__WHAT TO PRODUCE__
Could every line of the data be printed exactly as it reads?

__EXERCISE INPUT__
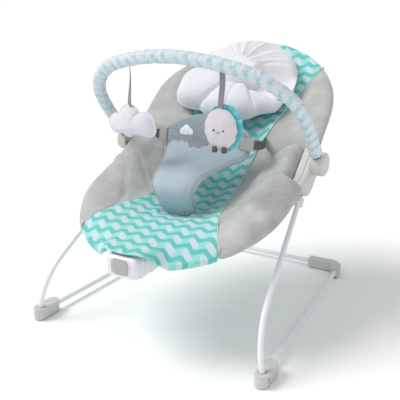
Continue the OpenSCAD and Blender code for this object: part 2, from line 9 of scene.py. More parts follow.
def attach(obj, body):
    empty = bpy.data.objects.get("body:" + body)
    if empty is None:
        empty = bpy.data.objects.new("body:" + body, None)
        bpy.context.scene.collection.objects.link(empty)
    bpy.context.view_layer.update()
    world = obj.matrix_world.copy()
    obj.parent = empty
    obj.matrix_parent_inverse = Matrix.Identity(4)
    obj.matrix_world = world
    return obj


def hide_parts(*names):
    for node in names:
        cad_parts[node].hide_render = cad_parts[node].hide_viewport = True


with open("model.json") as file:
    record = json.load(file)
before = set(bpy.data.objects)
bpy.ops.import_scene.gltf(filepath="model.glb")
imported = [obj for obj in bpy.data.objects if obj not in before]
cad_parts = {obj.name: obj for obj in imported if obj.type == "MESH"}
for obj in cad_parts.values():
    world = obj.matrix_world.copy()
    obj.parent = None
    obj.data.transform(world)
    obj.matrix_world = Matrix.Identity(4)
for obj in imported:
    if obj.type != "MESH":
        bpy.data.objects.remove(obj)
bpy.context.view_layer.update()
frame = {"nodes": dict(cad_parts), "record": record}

# ---- design values, metres
BEND_Y, BEND_Z = 0.035, 0.283            # the bend line of the two seat loops
LEG_SLOPE, BACK_SLOPE = math.radians(20), math.radians(40)
LEG_ARC, BACK_ARC = 0.096, 0.128         # loop arc centres from the bend line
KNOB_Y, KNOB_Z = 0.0495, 0.3037          # the toy bar's turning axis
BAR_TILT = math.radians(130.85)          # the bar's plane at rest, from the head end
BAR_HALF, BAR_RISE, CROWN_R, SHOULDER_R = 0.213, 0.261, 0.330, 0.133
TOY_X = 0.092                            # where the two toys hang on the bar
BELT_SLOPE = math.radians(78)            # the harness panel's upright part, at the waist belts
UNIT_Z, BUTTON_Z = 0.1765, 0.178         # centre heights of the vibration unit and its button
UNIT_FRONT, UNIT_SPLIT, UNIT_BACK = -0.2862, -0.2621, -0.2290        # its y, with its parting line
HUB_IN, HUB_SPLIT, HUB_OUT = 0.1790, 0.1930, 0.2062      # across: a hub's faces and its parting line
GAP = 0.0003                             # half the gap at the parting line of two shells
SIDES = ((-1, "l"), (1, "r"))            # the sign of x on each side, and its name


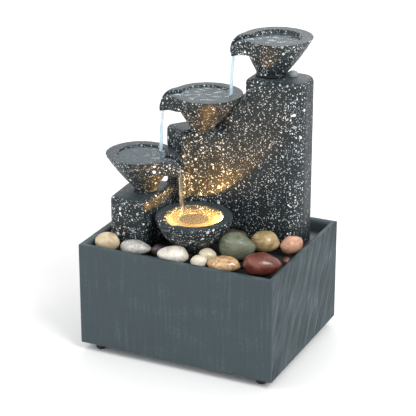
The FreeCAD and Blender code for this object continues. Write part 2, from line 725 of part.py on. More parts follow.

__ANSWER IN FULL__
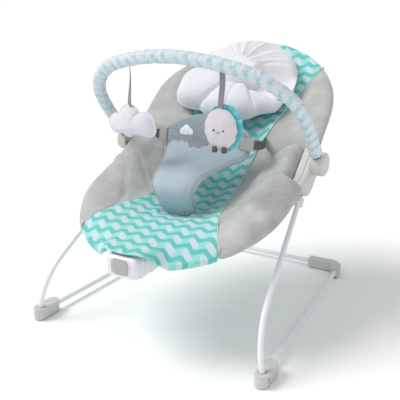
Continue the OpenSCAD and Blender code for this object: part 2, from line 9 of scene.py. More parts follow.
def attach(obj, body):
    empty = bpy.data.objects.get("body:" + body)
    if empty is None:
        empty = bpy.data.objects.new("body:" + body, None)
        bpy.context.scene.collection.objects.link(empty)
    bpy.context.view_layer.update()
    world = obj.matrix_world.copy()
    obj.parent = empty
    obj.matrix_parent_inverse = Matrix.Identity(4)
    obj.matrix_world = world
    return obj


def hide_parts(*names):
    for node in names:
        cad_parts[node].hide_render = cad_parts[node].hide_viewport = True


with open("model.json") as file:
    record = json.load(file)
before = set(bpy.data.objects)
bpy.ops.import_scene.gltf(filepath="model.glb")
imported = [obj for obj in bpy.data.objects if obj not in before]
cad_parts = {obj.name: obj for obj in imported if obj.type == "MESH"}
for obj in cad_parts.values():
    world = obj.matrix_world.copy()
    obj.parent = None
    obj.data.transform(world)
    obj.matrix_world = Matrix.Identity(4)
for obj in imported:
    if obj.type != "MESH":
        bpy.data.objects.remove(obj)
bpy.context.view_layer.update()
frame = {"nodes": dict(cad_parts), "record": record}

# ---- design values, metres
BEND_Y, BEND_Z = 0.035, 0.283            # the bend line of the two seat loops
LEG_SLOPE, BACK_SLOPE = math.radians(20), math.radians(40)
LEG_ARC, BACK_ARC = 0.096, 0.128         # loop arc centres from the bend line
KNOB_Y, KNOB_Z = 0.0495, 0.3037          # the toy bar's turning axis
BAR_TILT = math.radians(130.85)          # the bar's plane at rest, from the head end
BAR_HALF, BAR_RISE, CROWN_R, SHOULDER_R = 0.213, 0.261, 0.330, 0.133
TOY_X = 0.092                            # where the two toys hang on the bar
BELT_SLOPE = math.radians(78)            # the harness panel's upright part, at the waist belts
UNIT_Z, BUTTON_Z = 0.1765, 0.178         # centre heights of the vibration unit and its button
UNIT_FRONT, UNIT_SPLIT, UNIT_BACK = -0.2862, -0.2621, -0.2290        # its y, with its parting line
HUB_IN, HUB_SPLIT, HUB_OUT = 0.1790, 0.1930, 0.2062      # across: a hub's faces and its parting line
GAP = 0.0003                             # half the gap at the parting line of two shells
SIDES = ((-1, "l"), (1, "r"))            # the sign of x on each side, and its name


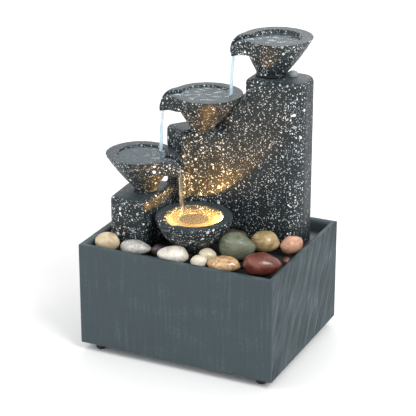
The FreeCAD and Blender code for this object continues. Write part 2, from line 725 of part.py on. More parts follow.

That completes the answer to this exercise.